Of course not, I thought. It’s just the usual political waffle, nothing to waste time thinking about. The president was striking a pose, attempting to sound statesmanlike, that sort of thing. All politicians indulge in this type of empty, grandstanding rhetoric and Obama’s personal weakness for it is well established. Meanwhile he had presented Russia with an opportunity to get rid of a lot of old weapons they didn’t really want any more, without losing face. Perhaps that was the plan: a conciliatory gesture to the Bear in the hope that it would help in other areas. Good luck with that, by the way.
However since then Obama has continued to insist on his dream of a world without nuclear weapons and I am starting to worry that he really means it. Last week at the UN we were all subjected to a bizarre spectacle- and I don’t mean Gaddafi’s highly entertaining stream of consciousness rant but rather the sight of the president of the USA waffling on about disarmament as if he were some kind of vegetable-munching German hippy living on a commune in 1970s Munich. In order to humor him, the Security Council then passed a resolution affirming his audacious- or rather comical- hope. That was easy enough of course – as we all know, the UN passes resolutions all the time which nobody has any intention of following.

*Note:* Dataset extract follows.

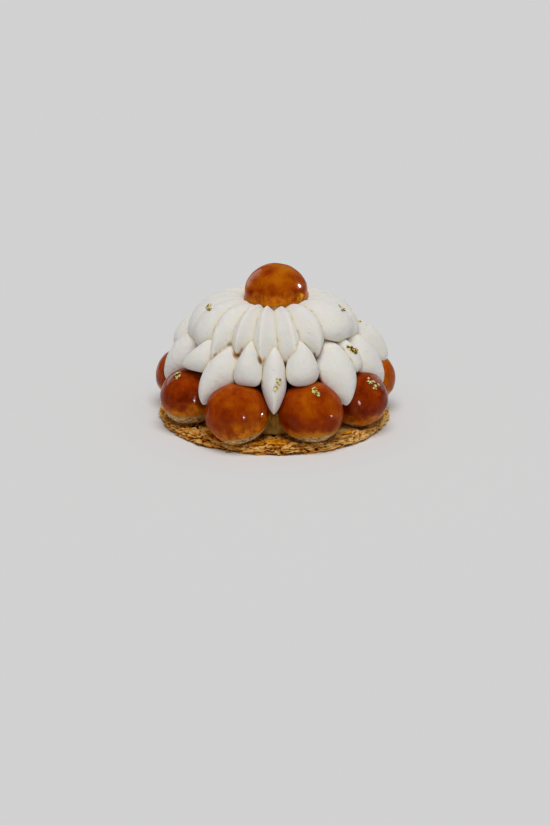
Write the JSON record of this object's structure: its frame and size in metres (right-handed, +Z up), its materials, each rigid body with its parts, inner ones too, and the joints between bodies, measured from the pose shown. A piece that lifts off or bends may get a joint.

Curiously enough neither the resolution nor Mr. Obama made reference to Iran or North Korea, two states obviously intent on increasing the number of nuclear weapons in the world and who have ignored a good deal of Security Council resolutions themselves. Instead Mr. Obama waited until a meeting of the G20 in Pittsburgh a day later before denouncing a ‘suddenly discovered’ Iranian nuclear facility he already knew about, and which President Bush had known about before him. Gordon Brown and Nicholas Sarkozy stood by his side, offering moral support. However reports soon started to surface that Sarkozy had wanted to confront Iran at the UN the day before, and had offered scathing criticism of Mr. Obama’s pipe dream.

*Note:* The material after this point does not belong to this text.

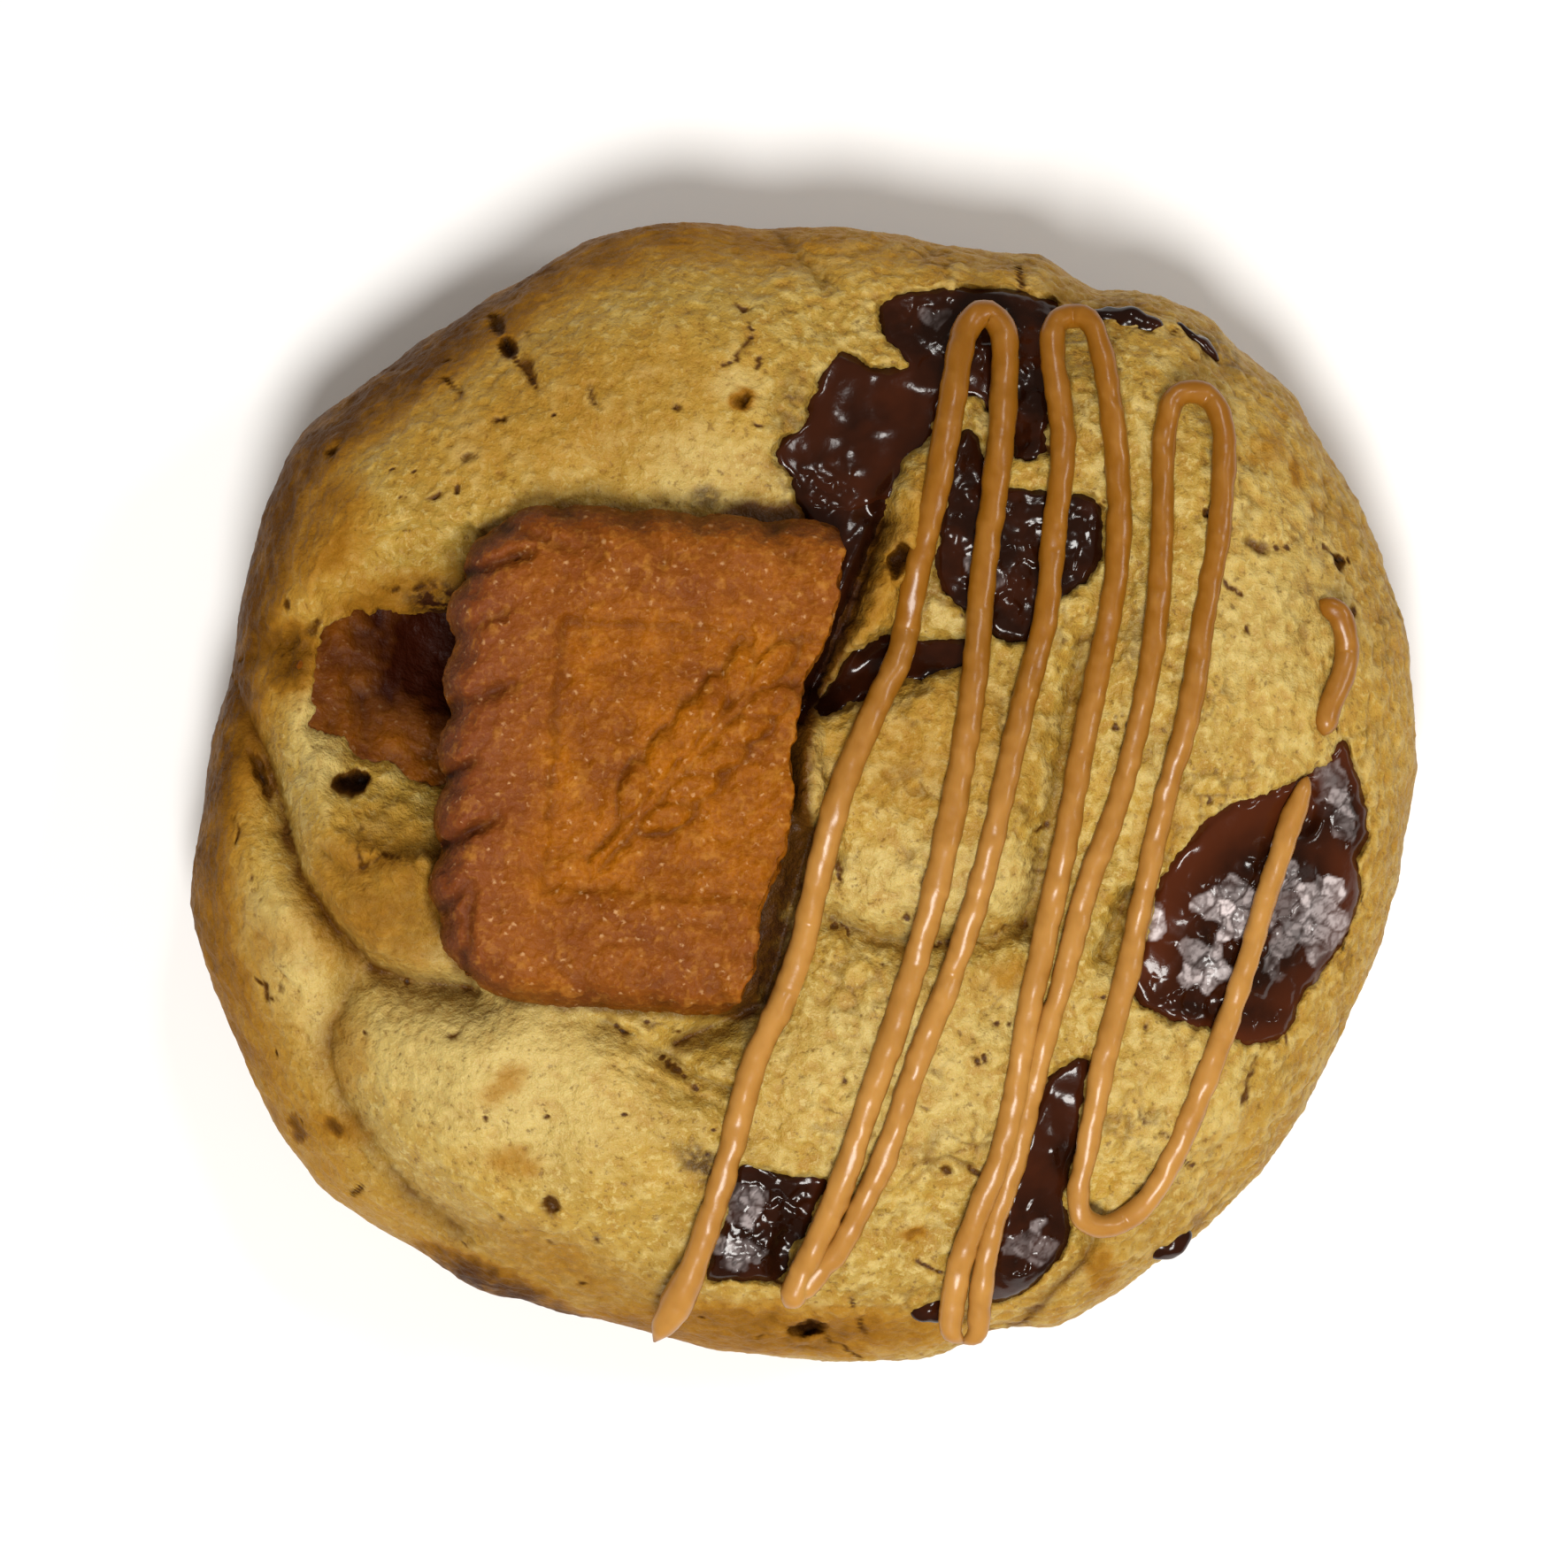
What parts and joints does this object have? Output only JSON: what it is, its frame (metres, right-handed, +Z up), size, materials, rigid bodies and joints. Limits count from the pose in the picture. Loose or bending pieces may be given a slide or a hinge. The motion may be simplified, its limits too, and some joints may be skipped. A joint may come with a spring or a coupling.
{
  "type": "chocolate chunk cookie with speculoos biscuit",
  "caption": "Thick round baked cookie with melted chocolate pools, a broken scalloped speculoos biscuit pressed into its top and a piped zigzag of biscuit spread.",
  "frame": {"origin": "middle of the flat base, where the cookie rests", "axes": "+Z up; seen from above with +Y at the top, the half biscuit is on the left (-X) and the piped spread on the right (+X)"},
  "size_m": [0.0802, 0.0749, 0.0266],
  "materials": {
    "dough": "baked cookie dough, matte golden crumb with browner edges",
    "chocolate": "melted and set dark chocolate, glossy, wrinkled in places",
    "biscuit": "caramelised spiced biscuit, matte and sandy with fine sugar glints",
    "spread": "smooth caramel brown biscuit spread, satin gloss"
  },
  "bodies": {
    "root": {"dough": "dough", "chocolate_upper": "chocolate", "chocolate_middle": "chocolate", "chocolate_under_ridge": "chocolate", "chocolate_right": "chocolate", "chocolate_lower_right": "chocolate", "chocolate_lower": "chocolate", "half_biscuit": "biscuit", "sunk_biscuit": "biscuit"}
  },
  "joints": []
}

Sarkozy thus seems to believe the president is sincere. However I think we should all attempt to understand what this means before we rush to judgment. Last night I considered the possibilities. This is what I came up with:
1) Obama used to be an academic and has spent a lot of time in the company of various washed- up 1960s radicals. Perhaps, having only relatively recently left behind that playground he doesn’t realize how ridiculous he sounds. If so, we can only hope that he learns quickly.

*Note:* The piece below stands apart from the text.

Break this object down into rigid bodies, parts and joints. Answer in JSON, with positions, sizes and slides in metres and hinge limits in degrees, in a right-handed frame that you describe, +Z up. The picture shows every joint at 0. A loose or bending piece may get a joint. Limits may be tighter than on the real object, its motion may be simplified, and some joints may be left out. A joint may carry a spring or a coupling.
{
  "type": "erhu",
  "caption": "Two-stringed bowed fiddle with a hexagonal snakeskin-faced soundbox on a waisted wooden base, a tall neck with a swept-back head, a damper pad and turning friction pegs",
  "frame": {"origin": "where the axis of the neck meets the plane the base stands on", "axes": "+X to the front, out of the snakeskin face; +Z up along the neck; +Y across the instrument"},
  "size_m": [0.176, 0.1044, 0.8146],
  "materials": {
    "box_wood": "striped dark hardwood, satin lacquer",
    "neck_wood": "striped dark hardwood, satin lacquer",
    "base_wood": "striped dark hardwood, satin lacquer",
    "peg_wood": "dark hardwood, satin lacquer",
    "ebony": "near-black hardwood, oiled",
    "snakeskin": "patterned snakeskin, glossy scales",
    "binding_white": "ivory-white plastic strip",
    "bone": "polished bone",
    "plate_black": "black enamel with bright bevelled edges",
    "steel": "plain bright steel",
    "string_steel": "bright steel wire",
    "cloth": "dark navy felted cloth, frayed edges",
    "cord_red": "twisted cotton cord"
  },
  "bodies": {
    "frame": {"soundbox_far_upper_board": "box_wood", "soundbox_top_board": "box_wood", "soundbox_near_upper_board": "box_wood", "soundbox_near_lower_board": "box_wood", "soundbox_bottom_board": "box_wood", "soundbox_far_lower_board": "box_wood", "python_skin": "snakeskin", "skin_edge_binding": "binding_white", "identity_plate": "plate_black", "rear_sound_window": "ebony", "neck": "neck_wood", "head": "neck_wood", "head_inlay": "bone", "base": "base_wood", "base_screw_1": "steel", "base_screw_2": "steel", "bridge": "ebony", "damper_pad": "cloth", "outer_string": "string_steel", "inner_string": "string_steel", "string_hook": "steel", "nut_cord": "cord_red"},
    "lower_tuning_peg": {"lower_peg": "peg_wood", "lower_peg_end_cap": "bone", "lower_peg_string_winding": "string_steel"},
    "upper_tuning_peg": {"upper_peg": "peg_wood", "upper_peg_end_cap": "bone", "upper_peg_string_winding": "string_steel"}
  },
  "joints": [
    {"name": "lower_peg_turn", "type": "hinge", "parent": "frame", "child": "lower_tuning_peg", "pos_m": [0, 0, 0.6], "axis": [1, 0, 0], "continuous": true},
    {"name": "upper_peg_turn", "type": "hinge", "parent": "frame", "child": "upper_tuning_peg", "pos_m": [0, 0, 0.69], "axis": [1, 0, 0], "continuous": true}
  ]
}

2) All that messianic rhetoric he spouted during the campaign was not just the calculated blather I assumed it was but actually sincere. He really believes, like the late Michael Jackson, that he can heal the world. By contrast, at least Mahmoud Ahmadinejad holds that a supernatural messiah will bring about universal salvation and not himself. But while the president does display numerous signs of narcissism, I still think this is too far fetched.
Then I started to think about option 3, a variation on #2 I admit, but with a patina of rationality that would appeal to a subtle thinker like Mr. Obama. Perhaps he believes that it is impossible to persuade Iran and North Korea to disarm while Israel, the USA and other countries have nuclear weapons. In this he is most likely correct. Perhaps he even accepts that they have a point- at least insofar as they claim it is manifestly unfair to prohibit one country from enjoying the benefits of a healthy atomic arsenal when you have one yourself. And perhaps- now this is a stretch, I admit- he thinks that the two regimes are led by rational and reasonable men who would agree to give up their weapons programs if the rest of the world also disarmed. Then everybody could go home happy.
Now I know that this sounds shockingly naïve but it does explain why he went out of his way to avoid confronting the Iranians at the UN. It also strikes me as the kind of conceit which, dressed up with enough academic think tank hokum, an intellectual of Mr. Obama’s stature could just about believe in. It’s ‘fair’ and ‘reasonable’ after all, and are we not all fair and reasonable men at heart?
Actually, no we’re not. I therefore think it is time we banded together to persuade the president to stop wasting his time and energy. Obviously he won’t listen to anything Fox or Talk Radio has to say, and MSNBC is also a lost cause- that channel produces agitprop strictly for the internal consumption of the Democratic Party faithful. Therefore I would like to suggest to the editors and producers at CNN, ABC, CBS, the New York Times and all those other prestigious news sources that pride themselves on their journalistic integrity that every time Mr. Obama mentions his delusion at a press conference their reporters should openly snigger, and when they write about his speeches later they should preface his words with a phrase such as ‘naïve dream’ or ‘charming fantasy’. Nothing too harsh- we all know he is a sensitive soul. There’s no need to worry about journalistic ethics- this would not be editorializing but a mere statement of fact, like saying the world is round, not flat. And that way, with gentle encouragement from friends, the president might finally set aside childish things and start taking the issue of nuclear proliferation seriously- just as the Iranians and the North Koreans do.